Functor(Client* client, Memfunc* memfunc):FunctorBase<ReturnType, Param...>(client, memfunc, hook)
{
}
template<typename... T>
static ReturnType hook(CallbackData data, T... args)
{
Client* pClient = ( Client* ) data.pClient();
Memfunc& pmemfunc = ( * ( Memfunc* ) ( data.ppMemfunc() ) );
return ( pClient->*pmemfunc ) (args...);
}
};
Now the base class only requires type of the parameters, not the client object or member method.
We can use the functor in the following way:
typedef void (Receiver::*SFP)(int);
SFP temp = &Receiver::singleArg;
FunctorBase *f = new Functor<Receiver, SFP, int>
(&receiver, &temp);
(*f)(10);
The flexibility of the above code is that FunctorBase<type> is not depended on the actual functor implementation.
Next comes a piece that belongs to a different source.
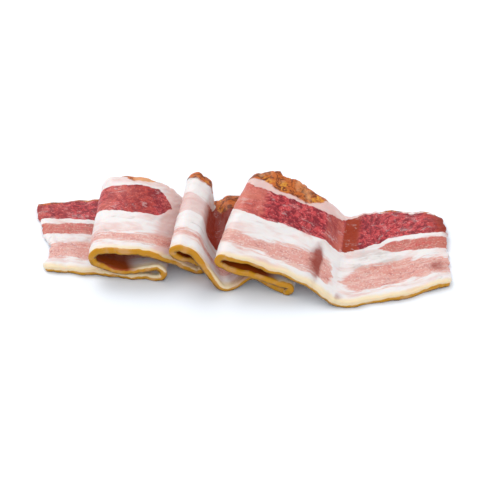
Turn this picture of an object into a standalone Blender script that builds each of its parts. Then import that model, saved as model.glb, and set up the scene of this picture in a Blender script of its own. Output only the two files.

We can assign any functor objects at the runtime to this base class and get it executed.
So the class which needs to invoke a callback, can have FunctorBase<type>* and can invoke any callback without knowing the type of exact callee object.
Currently we only have support for member methods.
To add support for static methods or non-member methods, we just need to provide a template specialization of our functor.
template<typename Memfunc, typename ReturnType, typename... Param>
class Functor<void*, Memfunc, ReturnType, Param...> : public FunctorBase<ReturnType, Param...>
{
public:
Functor(Memfunc* memfunc):FunctorBase<ReturnType, Param...>(NULL, memfunc, hook)
{
}
template<typename... T>
static ReturnType hook(CallbackData data, T... args)
{
Memfunc& pmemfunc = ( * ( Memfunc* ) ( data.ppMemfunc() ) );
return ( *pmemfunc ) (args...);
}
};
The performance of this functor implementation is almost same as std::function, as there is nothing but just a function call when the callback is invoked.